To me, developing countries should be able to use many technologies such as window vista without paying the monopoly price. I can't image Microsoft will stop producing window software because of some poor countries' violation of IPR. But I can foresee there will be a productivity shock if they have to pay a high price.
In most incidents, when the countries' development reaches some threshold, their production will move from duplicating products to creating new products. they then will naturally ask for IPR enforcement.
Posted by: unemployed observer | May 31, 2007 at 12:56 PM
I mean no strong empirical evidence is whether strict enforcement of IPR on developing countries is good for global growth (R&D increases impact on developed countries vs the neg shock impacts on developing countries)
Posted by: unemployed observer | May 31, 2007 at 12:59 PM
Kuznet also believed (argued?) that the relationship between capitalist development and inequality would be an n-shaped curve in the long run. But the increasing inequalities in the post-keynesian era showed that this is more about policies than about any inherent feature of capitalism. It does not look like an 'n' anymore.
Posted by: faruk | May 31, 2007 at 12:59 PM
Similar to the Kuznets curve regarding inequality and income, since the early 1990s a literature on an "environmental kuznets curve" (EKC) has emerged. Here the initial theory was that in the early stages of economic growth a nation would withstand significant economic degradation but at a certain "turning point" nations' per capita environmental degradation would begin to decrease. This was based on some early regression analyses with rather limited datasets. The DC policy community and IFIs ran with this claiming that developing nations should grow now and worry about the environment later. Given that initial turning points were seen to be around mean global income, a green future was right over the hump.
There have now been close to 100 peer reviewed articles on the EKC and economists are very wary of such crude policy prescriptions (although the policy advice cited above is rife in Washington, most recently in arguments against adding environmental components to trade deals). Indeed, the EKC relationship only holds for a small handful of pollutants and mostly in developed countries. In some cases pollution increases linearly with income (CO2 and solid waste for example). Finally, when EKCs are found they are estimated to occur at much higher turning points (15,000 to 25,000 GDP per capita and higher).
Given that it may take decades for a low-income country to cross from the upward to the downward sloping part of the curve, the accumulated damages in the meanwhile may far exceed the present value of high future growth. Therefore active environmental policy to mitigate emissions and resource depletion in the early stages of development may be justified on purely economic grounds.
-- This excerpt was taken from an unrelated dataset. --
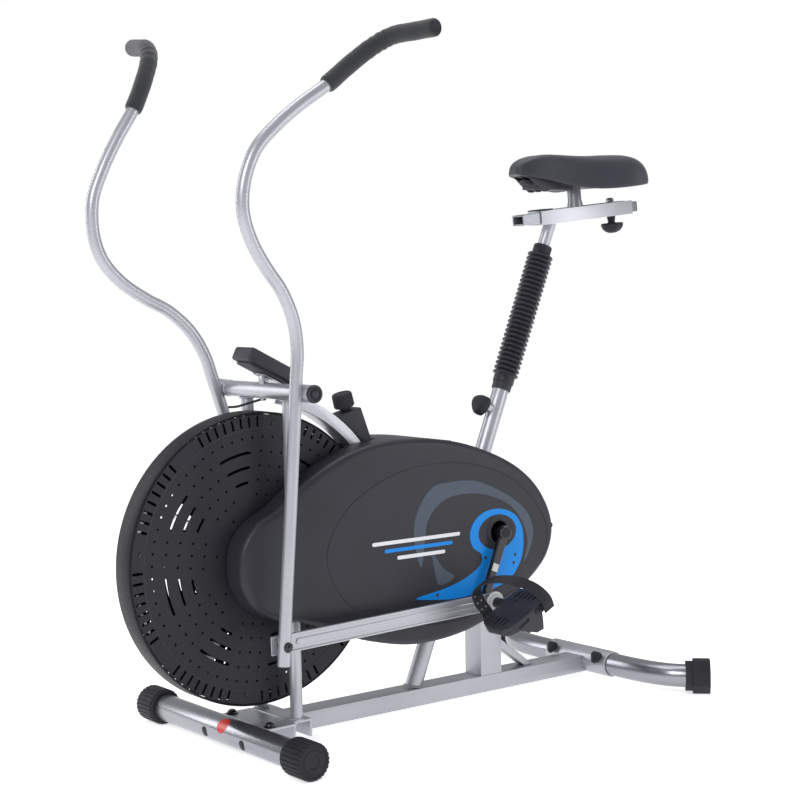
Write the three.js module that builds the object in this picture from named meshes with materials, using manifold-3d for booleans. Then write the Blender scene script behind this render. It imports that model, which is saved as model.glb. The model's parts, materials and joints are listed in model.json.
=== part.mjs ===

Posted by: gallagher | May 31, 2007 at 01:09 PM
Dr. Rodrik,
In your NBER "Skeptics Guide" to the trade and growth lit and other work showing that "institutions rule" you argue that there is not a robust correlation between trade liberalization and economic growth. Have newer studies come out to make you back off such an assessment?
Posted by: gallagher | May 31, 2007 at 01:12 PM
Dear Prof. Rodrik,
while I am not a structuralist, because I find it hard to identify completely with a school of thought, I think that there are actually features of the structuralist school of thought, the way I understand it, that seem to me highly relevant for the debate not only in development economics.
Again, this issue has been covered also recently by "mainstream" economists. I am thinking of the importance of social structures for the working of the economy. For me the basic message of structuralism is that to understand how an economy works you have to take into account the social setting. One example might be the wage setting mechanism or the structure of financial markets (e.g. the Korean & Taiwanese financial systems differ(ed) from the US-American one).
Another issue is the savings issue. While less related to the development problem, Aghion and others have applied the post-Keynesian notion that more saving is bad (I am exaggerating somewhat) and being a net exporter is good and showed that the effect of savings depends on the level of development.
A third and last issue that came to my mind is the New Economic Geography: Now it is completely fine to allow for polarization or convergence in models of (spatial) development, whereas in the old days neoclassicals would preach convergence and heterodox economists like Kaldor predict divergence.
Posted by: Thorsten | May 31, 2007 at 02:46 PM
In response to gallagher and the Update, I think this paper by Romain Wacziarg pushes a bit in the other direction (opposite to R&R):
http://wber.oxfordjournals.org/cgi/content/abstract/15/3/393
(it's available for free).
Anyway, nothing wrong with a broken record if it's playing a good song.
Posted by: notsneaky | May 31, 2007 at 04:41 PM
DR -- Even some of us without a laptop to recommend are eager to mention how grateful we are that you have joined this crazy blogosphere.
Thanks to gallagher, I've found your skeptic's guide, and look forward to reading it. But can you drop some breadcrumbs on some of your other empirical lessons? To the policy-interested layperson, (1) seems to comport with what we might read in the newspapers, but (2) and especially (3) seem (delightfully!) surprising. Could you drop a few references for each of your bullet points where we might learn what you have learned?
Posted by: Steve Waldman | May 31, 2007 at 09:55 PM
In ECON 1 we always used to say (and show that) "the minimum wage causes higher unemployment." Card and Krueger's work convinced many of us that even if this is true, the effect is probably very small. This has made it possible for many mainstream economists to support at least modest minimum wage hikes on distributive grounds.
Posted by: Bill Sundstrom | June 01, 2007 at 04:20 PM
The emerging consensus in development in the late 70s and 80s that export orientation mattered is an example of the kind you're looking for I think, though perhaps it is comprehended in your first point.
Posted by: Nicholas Gruen | June 05, 2007 at 09:17 AM
I think, as Bill Sundstrom, that empirical analysis can settle policy questions. The other quesion is whether other people accept it.
The complicated econometric methods employed in many empirical studies are not always well understood - that makes it harder to settle questions most of the poeple have firm beliefs about.